*TASK TO CARRY OUT*.
Write out exactly the lines from the line with "for maker in" through the line with "bpy.context.scene.collection.objects.link(empty)", both ends included, and no other line.

— start of DATASET ENTRIES —

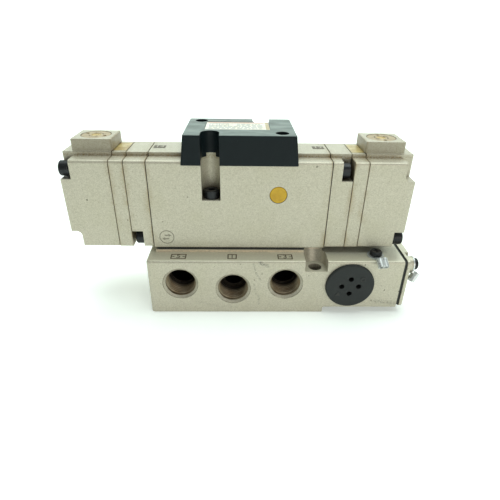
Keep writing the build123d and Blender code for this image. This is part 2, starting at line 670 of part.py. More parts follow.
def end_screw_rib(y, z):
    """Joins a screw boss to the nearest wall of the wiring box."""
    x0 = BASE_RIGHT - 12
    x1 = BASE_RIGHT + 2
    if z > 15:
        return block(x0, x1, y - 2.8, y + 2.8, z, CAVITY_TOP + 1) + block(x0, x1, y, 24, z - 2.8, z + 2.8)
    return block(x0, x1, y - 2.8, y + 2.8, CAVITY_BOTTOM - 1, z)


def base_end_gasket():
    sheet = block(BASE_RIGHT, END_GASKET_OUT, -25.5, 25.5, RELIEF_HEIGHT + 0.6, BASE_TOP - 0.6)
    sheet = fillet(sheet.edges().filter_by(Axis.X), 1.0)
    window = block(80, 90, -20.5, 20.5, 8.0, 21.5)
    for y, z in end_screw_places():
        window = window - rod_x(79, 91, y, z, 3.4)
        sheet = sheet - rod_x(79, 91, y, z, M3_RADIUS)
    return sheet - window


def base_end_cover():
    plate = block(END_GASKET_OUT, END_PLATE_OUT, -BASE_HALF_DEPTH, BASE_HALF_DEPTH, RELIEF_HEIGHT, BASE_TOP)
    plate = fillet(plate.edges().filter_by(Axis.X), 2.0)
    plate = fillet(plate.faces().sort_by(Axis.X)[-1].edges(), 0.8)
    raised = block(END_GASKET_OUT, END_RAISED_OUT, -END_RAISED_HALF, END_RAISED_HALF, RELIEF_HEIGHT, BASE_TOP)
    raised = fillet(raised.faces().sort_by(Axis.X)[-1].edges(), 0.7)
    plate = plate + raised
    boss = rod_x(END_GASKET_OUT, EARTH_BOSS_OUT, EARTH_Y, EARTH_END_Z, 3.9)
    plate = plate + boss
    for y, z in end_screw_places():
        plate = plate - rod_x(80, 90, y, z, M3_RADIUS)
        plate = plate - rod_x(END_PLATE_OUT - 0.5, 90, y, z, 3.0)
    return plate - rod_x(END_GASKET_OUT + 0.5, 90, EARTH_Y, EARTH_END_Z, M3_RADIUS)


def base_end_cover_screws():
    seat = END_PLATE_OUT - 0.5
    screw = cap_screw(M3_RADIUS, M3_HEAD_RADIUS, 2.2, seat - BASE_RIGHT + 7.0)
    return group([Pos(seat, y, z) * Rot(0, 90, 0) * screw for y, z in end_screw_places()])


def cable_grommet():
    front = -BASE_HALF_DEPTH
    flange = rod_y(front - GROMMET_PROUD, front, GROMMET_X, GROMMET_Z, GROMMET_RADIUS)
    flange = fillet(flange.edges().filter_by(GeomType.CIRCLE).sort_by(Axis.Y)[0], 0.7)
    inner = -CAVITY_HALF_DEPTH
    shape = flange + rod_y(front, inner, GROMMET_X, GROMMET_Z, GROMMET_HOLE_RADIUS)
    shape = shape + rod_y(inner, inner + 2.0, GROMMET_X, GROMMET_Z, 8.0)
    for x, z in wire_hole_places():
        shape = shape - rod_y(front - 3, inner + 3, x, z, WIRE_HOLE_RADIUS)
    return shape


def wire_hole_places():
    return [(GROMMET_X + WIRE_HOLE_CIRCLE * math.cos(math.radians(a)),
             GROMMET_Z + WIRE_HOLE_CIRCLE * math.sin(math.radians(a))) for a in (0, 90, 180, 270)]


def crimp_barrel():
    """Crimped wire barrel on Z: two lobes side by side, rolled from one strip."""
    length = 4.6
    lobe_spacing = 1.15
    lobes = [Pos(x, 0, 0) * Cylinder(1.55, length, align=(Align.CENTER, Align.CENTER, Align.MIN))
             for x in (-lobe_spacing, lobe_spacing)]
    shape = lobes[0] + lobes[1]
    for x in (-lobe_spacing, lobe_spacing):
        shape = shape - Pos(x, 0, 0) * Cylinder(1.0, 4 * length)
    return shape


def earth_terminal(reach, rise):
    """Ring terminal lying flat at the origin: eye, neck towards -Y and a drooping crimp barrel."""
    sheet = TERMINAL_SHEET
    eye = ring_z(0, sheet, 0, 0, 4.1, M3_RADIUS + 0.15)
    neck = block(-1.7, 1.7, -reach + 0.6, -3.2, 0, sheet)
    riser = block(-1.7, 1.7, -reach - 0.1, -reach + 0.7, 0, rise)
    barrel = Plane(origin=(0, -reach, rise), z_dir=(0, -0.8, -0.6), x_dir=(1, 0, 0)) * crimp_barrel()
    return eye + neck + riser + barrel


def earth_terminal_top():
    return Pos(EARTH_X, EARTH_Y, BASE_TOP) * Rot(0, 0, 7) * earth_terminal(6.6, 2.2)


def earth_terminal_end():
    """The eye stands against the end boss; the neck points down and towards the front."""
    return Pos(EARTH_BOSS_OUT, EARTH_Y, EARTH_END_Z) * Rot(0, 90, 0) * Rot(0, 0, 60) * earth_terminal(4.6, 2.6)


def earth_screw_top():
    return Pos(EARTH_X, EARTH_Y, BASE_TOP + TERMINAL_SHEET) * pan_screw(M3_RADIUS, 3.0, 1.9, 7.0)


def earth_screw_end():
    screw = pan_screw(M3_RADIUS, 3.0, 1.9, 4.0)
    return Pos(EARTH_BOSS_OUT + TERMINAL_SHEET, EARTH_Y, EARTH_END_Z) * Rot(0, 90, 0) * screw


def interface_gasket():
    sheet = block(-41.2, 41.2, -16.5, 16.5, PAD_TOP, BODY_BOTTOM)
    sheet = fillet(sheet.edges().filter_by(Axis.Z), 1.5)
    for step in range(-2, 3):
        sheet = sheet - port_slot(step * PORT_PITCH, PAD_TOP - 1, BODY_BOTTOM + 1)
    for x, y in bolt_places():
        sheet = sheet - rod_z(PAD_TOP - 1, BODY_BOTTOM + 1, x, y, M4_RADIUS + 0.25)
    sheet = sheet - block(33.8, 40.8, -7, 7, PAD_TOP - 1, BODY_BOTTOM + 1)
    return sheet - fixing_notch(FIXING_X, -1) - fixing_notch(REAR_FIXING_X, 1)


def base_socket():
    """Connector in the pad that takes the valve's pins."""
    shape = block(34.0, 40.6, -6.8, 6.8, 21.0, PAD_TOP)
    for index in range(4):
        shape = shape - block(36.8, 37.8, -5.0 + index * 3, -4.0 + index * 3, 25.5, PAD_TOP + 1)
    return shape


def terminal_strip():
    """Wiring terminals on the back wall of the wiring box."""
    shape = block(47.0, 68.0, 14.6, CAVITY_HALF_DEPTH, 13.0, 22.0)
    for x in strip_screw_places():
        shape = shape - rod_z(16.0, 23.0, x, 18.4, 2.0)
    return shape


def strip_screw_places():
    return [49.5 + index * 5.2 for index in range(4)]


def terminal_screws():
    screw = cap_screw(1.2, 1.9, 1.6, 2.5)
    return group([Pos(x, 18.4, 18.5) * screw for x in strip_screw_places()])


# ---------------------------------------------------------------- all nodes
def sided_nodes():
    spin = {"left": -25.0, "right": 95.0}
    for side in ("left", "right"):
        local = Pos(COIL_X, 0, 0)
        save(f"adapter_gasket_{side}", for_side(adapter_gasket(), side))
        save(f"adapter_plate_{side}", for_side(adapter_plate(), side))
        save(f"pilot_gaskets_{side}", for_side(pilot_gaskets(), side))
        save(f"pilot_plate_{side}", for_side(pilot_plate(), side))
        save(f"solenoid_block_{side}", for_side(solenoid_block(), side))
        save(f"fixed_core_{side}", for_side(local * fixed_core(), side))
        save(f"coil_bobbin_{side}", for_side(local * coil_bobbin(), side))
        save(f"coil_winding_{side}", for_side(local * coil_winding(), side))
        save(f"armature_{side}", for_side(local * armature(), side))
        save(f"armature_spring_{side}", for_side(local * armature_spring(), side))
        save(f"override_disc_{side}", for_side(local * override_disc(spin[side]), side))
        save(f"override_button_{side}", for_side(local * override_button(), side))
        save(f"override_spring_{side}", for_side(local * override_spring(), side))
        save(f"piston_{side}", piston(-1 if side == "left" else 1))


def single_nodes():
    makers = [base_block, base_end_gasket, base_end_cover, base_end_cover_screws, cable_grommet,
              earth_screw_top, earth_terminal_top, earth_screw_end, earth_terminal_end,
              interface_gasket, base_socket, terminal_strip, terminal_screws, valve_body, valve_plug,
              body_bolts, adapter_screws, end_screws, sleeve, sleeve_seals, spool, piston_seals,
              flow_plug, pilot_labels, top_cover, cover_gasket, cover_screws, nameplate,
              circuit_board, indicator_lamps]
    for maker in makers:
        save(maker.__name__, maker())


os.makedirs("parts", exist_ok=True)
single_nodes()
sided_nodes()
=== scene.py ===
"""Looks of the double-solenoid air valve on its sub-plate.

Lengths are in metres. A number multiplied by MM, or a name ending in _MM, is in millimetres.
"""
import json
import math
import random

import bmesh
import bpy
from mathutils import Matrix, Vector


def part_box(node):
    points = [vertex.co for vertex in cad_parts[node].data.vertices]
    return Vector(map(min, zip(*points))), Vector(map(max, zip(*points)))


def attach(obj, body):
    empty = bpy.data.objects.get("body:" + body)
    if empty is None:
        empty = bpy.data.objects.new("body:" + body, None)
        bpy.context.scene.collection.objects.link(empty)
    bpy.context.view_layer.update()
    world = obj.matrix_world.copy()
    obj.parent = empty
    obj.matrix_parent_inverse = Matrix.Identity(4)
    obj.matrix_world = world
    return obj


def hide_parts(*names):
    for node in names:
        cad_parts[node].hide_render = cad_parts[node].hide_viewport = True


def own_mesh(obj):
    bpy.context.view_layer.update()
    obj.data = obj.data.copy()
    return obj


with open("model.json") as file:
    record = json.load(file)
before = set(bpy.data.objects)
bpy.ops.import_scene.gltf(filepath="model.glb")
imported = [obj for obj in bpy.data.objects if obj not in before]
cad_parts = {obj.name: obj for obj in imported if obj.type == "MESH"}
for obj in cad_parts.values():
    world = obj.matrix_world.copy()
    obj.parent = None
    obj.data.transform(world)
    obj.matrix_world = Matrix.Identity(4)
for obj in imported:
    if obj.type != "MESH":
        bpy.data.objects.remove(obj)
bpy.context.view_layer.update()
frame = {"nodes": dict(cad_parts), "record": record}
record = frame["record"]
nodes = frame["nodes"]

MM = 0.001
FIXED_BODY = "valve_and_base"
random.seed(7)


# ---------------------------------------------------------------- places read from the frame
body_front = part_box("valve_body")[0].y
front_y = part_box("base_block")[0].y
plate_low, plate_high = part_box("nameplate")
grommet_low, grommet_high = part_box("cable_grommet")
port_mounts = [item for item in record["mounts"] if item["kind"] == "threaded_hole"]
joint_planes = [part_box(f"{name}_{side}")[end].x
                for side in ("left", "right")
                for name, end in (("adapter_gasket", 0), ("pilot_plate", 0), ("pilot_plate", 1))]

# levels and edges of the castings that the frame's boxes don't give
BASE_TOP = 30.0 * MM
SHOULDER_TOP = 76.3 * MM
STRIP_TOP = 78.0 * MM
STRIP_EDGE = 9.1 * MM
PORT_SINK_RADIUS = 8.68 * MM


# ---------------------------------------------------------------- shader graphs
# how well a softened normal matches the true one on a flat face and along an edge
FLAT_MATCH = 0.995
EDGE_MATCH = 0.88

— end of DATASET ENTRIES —
— start of DATASET ENTRIES —

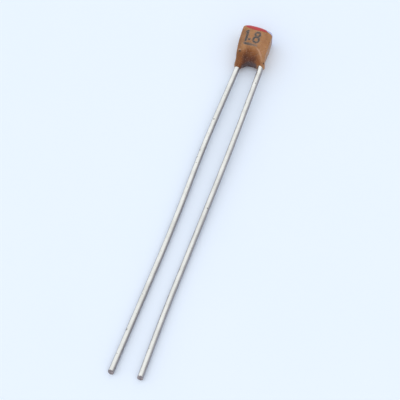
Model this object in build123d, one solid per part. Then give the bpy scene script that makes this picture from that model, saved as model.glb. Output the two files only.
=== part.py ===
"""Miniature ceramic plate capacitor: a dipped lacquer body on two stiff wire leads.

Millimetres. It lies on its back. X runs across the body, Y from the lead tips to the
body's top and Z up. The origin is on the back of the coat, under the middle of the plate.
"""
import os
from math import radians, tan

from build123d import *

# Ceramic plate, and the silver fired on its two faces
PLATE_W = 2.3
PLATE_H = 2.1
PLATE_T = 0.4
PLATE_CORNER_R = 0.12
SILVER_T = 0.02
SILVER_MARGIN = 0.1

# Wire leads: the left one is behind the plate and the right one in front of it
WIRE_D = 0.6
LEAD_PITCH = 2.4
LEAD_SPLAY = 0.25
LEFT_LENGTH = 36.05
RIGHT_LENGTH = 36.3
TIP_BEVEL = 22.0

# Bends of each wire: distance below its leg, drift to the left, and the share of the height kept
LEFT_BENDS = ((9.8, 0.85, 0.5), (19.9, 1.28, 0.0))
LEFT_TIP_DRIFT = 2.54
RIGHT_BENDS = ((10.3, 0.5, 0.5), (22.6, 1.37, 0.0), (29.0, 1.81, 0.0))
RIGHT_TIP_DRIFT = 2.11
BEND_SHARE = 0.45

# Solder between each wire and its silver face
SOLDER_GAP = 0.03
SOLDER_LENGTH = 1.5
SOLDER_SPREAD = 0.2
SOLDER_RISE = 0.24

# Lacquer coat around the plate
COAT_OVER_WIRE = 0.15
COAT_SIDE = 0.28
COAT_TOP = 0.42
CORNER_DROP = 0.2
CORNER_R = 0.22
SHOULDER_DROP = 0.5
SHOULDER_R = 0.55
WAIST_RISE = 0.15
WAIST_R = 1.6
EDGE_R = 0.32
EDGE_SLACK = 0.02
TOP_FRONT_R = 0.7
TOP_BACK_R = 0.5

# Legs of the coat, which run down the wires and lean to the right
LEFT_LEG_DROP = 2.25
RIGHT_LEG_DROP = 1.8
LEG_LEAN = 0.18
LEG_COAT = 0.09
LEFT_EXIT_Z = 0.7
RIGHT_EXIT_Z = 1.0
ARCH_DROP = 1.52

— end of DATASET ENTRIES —

*RIGHT ANSWER*.
    for maker in makers:
        save(maker.__name__, maker())


os.makedirs("parts", exist_ok=True)
single_nodes()
sided_nodes()
=== scene.py ===
"""Looks of the double-solenoid air valve on its sub-plate.

Lengths are in metres. A number multiplied by MM, or a name ending in _MM, is in millimetres.
"""
import json
import math
import random

import bmesh
import bpy
from mathutils import Matrix, Vector


def part_box(node):
    points = [vertex.co for vertex in cad_parts[node].data.vertices]
    return Vector(map(min, zip(*points))), Vector(map(max, zip(*points)))


def attach(obj, body):
    empty = bpy.data.objects.get("body:" + body)
    if empty is None:
        empty = bpy.data.objects.new("body:" + body, None)
        bpy.context.scene.collection.objects.link(empty)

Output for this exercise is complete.